On the other hand, the Scriptures themselves (this passage from John as a pretty good example) also show us a Christ who is absolutely rejectable.  Here was Jesus, saying things that upset the fair-weather followers and respectable religious types in the crowd, and they consciously, willfully chose to reject Jesus.  Maybe at first in this passage, we might assume that Jesus just lets their rejection roll off like water off a duck's back, but as you go further on, it sure seems like this rejection kind of gets to Jesus.  After he sees so many turn away, he asks the twelve, "Do you also wish to go away?"  Jesus seems to be holding out the possibility that they could just say, "We're done with you, Jesus.  You keep challenging us when we would rather stay complacent! You keep poking us when we would rather stay lulled to sleep!"  Jesus comes off as, well, vulnerable--as capable of being hurt, being wounded, being rejected.  Jesus shows us a God who, as he'll describe himself at one point in the gospels, "would have gathered you to myself like a hen gathers her brood... but you would not let me!"

So, maybe we feel like we have to pick and choose one:  which is Jesus--the Mama Cat whose grip grabs hold of her kittens, or the Mother Hen who would love to gather her brood, but they will not let her?  (And wow, what does it say about Christ, and about God, that both of those decidedly maternal images are our options?)  Maybe it's a false choice--maybe both are true at the same time.  (To be honest, the Lutheran in me is content to live in the tension of that paradox, even if we are wired to want to pick "either/or" rather than "both/and" when we get a choice like this.)

Seriously, maybe it's really both.  Go poking around a little further on in John 6, and Jesus just comes out and tells his disciples, "I chose you," which is a theme he comes back to later on in the Gospel, too.  And in the verses that I skipped over above (see John 6:65) Jesus adds that "no one can come to me unless it is granted by the Father." That sounds pretty irresistible to me.  It sounds very much like a God who grabs us by the nape of the neck whether we chose it first or not, because God will not give up on us.

And at the same time, Jesus is utterly rejectable, too.  That is an essential part of what it means to say that Jesus shares our humanity.  To be human is to be vulnerable--not just physically capable of being wounded or getting bruised, but emotionally and socially able to be rejected by others.  Jesus, because he wears our human skin, is willing to be rejected.  He is willing to bear the hurt of having others say, "I do not want to be associated with you anymore."  He is willing to bear the weight of unpopularity.  He is willing to do and say what he has come to do and say, regardless of whether it polls well or will make him look "tough" or "strong" or "great."  Jesus chooses to be rejectable.
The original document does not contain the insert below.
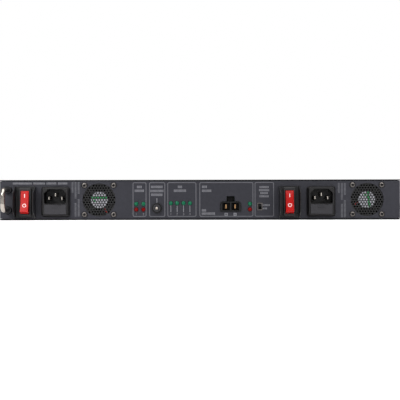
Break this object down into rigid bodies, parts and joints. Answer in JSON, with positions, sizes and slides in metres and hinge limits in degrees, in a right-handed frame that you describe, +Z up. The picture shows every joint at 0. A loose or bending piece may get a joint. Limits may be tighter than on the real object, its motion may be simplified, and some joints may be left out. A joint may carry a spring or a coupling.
{
  "type": "rackmount redundant power unit",
  "caption": "Flat rackmount power unit with mains inlets, guarded rocker switches, fans, status lamps, a DC input, DC outputs, a pull handle and rack ears.",
  "frame": {"origin": "centre of the chassis underside", "axes": "+Z up; the connector panel faces -Y, the rack ears and output ports are at +Y, and +X is to the right as one looks at the connector panel"},
  "size_m": [0.4826, 0.2814, 0.044],
  "materials": {
    "charcoal_paint": "fine matte powder coat",
    "black_plastic": "moulded, lightly textured",
    "grey_plastic": "moulded, fine texture",
    "red_plastic": "glossy moulded",
    "green_lens": "tinted epoxy",
    "red_lens": "tinted epoxy",
    "polished_nickel": "polished nickel plate",
    "zinc_plate": "zinc plated",
    "perforated_steel": "black painted perforated sheet",
    "tinned_contact": "bright tin plate",
    "board_laminate": "solder mask",
    "fuse_glass": "clear glass tube with plated caps",
    "module_aluminium": "extruded, clear anodised"
  },
  "bodies": {
    "chassis": {"base_tray": "charcoal_paint", "connector_panel": "charcoal_paint", "output_panel": "charcoal_paint", "top_cover": "charcoal_paint", "rack_ear_left": "charcoal_paint", "rack_ear_right": "charcoal_paint", "pull_handle": "polished_nickel", "button_bushing": "black_plastic", "source_switch_frame": "zinc_plate", "dc_input_connector": "black_plastic", "dc_output_block": "black_plastic", "control_board": "board_laminate", "buzzer": "black_plastic", "switch_guard_1": "charcoal_paint", "switch_housing_1": "black_plastic", "inlet_body_1": "black_plastic", "line_pin_1": "tinned_contact", "neutral_pin_1": "tinned_contact", "earth_pin_1": "tinned_contact", "fan_grille_1": "perforated_steel", "fan_frame_1": "black_plastic", "supply_module_1": "module_aluminium", "fan_1_screw_1": "zinc_plate", "fan_1_screw_2": "zinc_plate", "fan_1_screw_3": "zinc_plate", "fan_1_screw_4": "zinc_plate", "switch_guard_2": "charcoal_paint", "switch_housing_2": "black_plastic", "inlet_body_2": "black_plastic", "line_pin_2": "tinned_contact", "neutral_pin_2": "tinned_contact", "earth_pin_2": "tinned_contact", "fan_grille_2": "perforated_steel", "fan_frame_2": "black_plastic", "supply_module_2": "module_aluminium", "fan_2_screw_1": "zinc_plate", "fan_2_screw_2": "zinc_plate", "fan_2_screw_3": "zinc_plate", "fan_2_screw_4": "zinc_plate", "ac_1_green_led": "green_lens", "ac_2_green_led": "green_lens", "output_1_led": "green_lens", "output_2_led": "green_lens", "output_3_led": "green_lens", "output_4_led": "green_lens", "dc_in_green_led": "green_lens", "ac_1_red_led": "red_lens", "ac_2_red_led": "red_lens", "dc_in_red_led": "red_lens"},
    "rocker_body_1": {"rocker_1": "red_plastic"},
    "rocker_body_2": {"rocker_2": "red_plastic"},
    "fuse_drawer_body_1": {"fuse_drawer_1": "grey_plastic", "fuse_1": "fuse_glass"},
    "fuse_drawer_body_2": {"fuse_drawer_2": "grey_plastic", "fuse_2": "fuse_glass"},
    "fan_rotor_body_1": {"fan_rotor_1": "black_plastic"},
    "fan_rotor_body_2": {"fan_rotor_2": "black_plastic"},
    "mute_button_body": {"button_plunger": "polished_nickel"},
    "source_slider_body": {"source_slider": "black_plastic"}
  },
  "joints": [
    {"name": "rocker_1_tilt", "type": "hinge", "parent": "chassis", "child": "rocker_body_1", "pos_m": [-0.1915, -0.1278, 0.0195], "axis": [1, 0, 0], "range_deg": [0, 25]},
    {"name": "rocker_2_tilt", "type": "hinge", "parent": "chassis", "child": "rocker_body_2", "pos_m": [0.098, -0.1278, 0.0195], "axis": [1, 0, 0], "range_deg": [0, 25]},
    {"name": "fuse_drawer_1_slide", "type": "slide", "parent": "chassis", "child": "fuse_drawer_body_1", "axis": [0, -1, 0], "range_m": [0, 0.015]},
    {"name": "fuse_drawer_2_slide", "type": "slide", "parent": "chassis", "child": "fuse_drawer_body_2", "axis": [0, -1, 0], "range_m": [0, 0.015]},
    {"name": "fan_1_spin", "type": "hinge", "parent": "chassis", "child": "fan_rotor_body_1", "pos_m": [-0.1108, -0.1198, 0.022], "axis": [0, 1, 0], "continuous": true},
    {"name": "fan_2_spin", "type": "hinge", "parent": "chassis", "child": "fan_rotor_body_2", "pos_m": [0.1834, -0.1198, 0.022], "axis": [0, 1, 0], "continuous": true},
    {"name": "mute_button_press", "type": "slide", "parent": "chassis", "child": "mute_button_body", "axis": [0, 1, 0], "range_m": [0, 0.002], "stiffness_N_per_m": 400, "springref_m": -0.002},
    {"name": "source_select_slide", "type": "slide", "parent": "chassis", "child": "source_slider_body", "axis": [0, 0, -1], "range_m": [0, 0.0027]}
  ]
}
My goodness, that's what the cross is all about, too--Jesus' willing choice to be rejected by everybody, from his hand-picked closest friends, to the religious leaders of his people, even to the cry of dereliction, "My God, My God, why have you forsaken me?"  Part of being human is that we do not have the omnipotence to force everyone to like us, and that means that a certain percentage of human life is going to involve the risk of rejection.  There is no use pretending it ain't true.  And what a wonder--what an honest-to-God wonder it is--that in Christ Jesus, God chooses to risk our rejection.  That really is a big part of the Good News, because it means that Jesus would rather bear the pain and hurt of us saying "No" to him than to avoid it by saying "No" to us.  Instead of that immature response you see sometimes, where someone will say, "You're not breaking up with ME--I'm breaking up with YOU!" or "You can't fire me--I QUIT!" or "They didn't reject MY offer--I rescinded my offer in the first place!", Jesus bears all the shame, all the pain, all the scorn of being the rejected one.  And it happened, not just at the cross, but all along the way, as Jesus kept on speaking and acting authentically, regardless of whether it got him more friends on Facebook or followers on Twitter.  Jesus was willing to be rejected, rather than invincible, tough, and popular.

But--and this is the coup de grace of it all--Jesus reserves the right to keep on loving us and living out his mission, even once we have rejected him.  Jesus goes on loving, goes on serving, goes on speaking, and goes on saving us, even when we have said, "No" to him.  In other words, our rejection of Jesus does not require him to reject us.  And perhaps that's the whole Gospel in a nutshell.  Even when we say "No!" to Jesus--to his new way of life, to his vision of God's Reign, to his self-giving love--Jesus reserves the right still to say "Yes!" to us again and again.  Even when we refuse to let Jesus gather us together like the mother hen, he still picks us up by the scruff of the neck like a mama cat.  He is rejectable… without rejecting us.  

Regardless of whatever you face in this new day, that will remain true.  Even at the points where we say "NO!" to Jesus' way--even when we choose to be self-centered, "Me-and-My-Group-First!" sinners, even when we choose to treat others like they don't matter, even when we reject God and God's ways--Jesus reserves the right not to say "No" to us, and instead keeps on seeking and saving and sheltering and scooping us up by the nape of our necks.  Even when we do our worst--like telling him, "I don't want anything to do with you, Jesus!" or nailing him to a cross--Jesus bears the rejection and keeps on choosing us.

You are chosen--and you cannot lose your chosenness.
You are beloved--and there is nothing you can do to no longer be so.
You are held secure in the grip of grace--and even your rejection of God does not require God to reject you.

The God who wears our skin is able to be both--bearing our rejection, and refusing to return it in kind.  The God who comes to us in Jesus is vulnerable, but also compelling... he is rejectable, and irresistible.

Lord Jesus, thank you for your vulnerability.  Thank you for the grace which does not give up on us.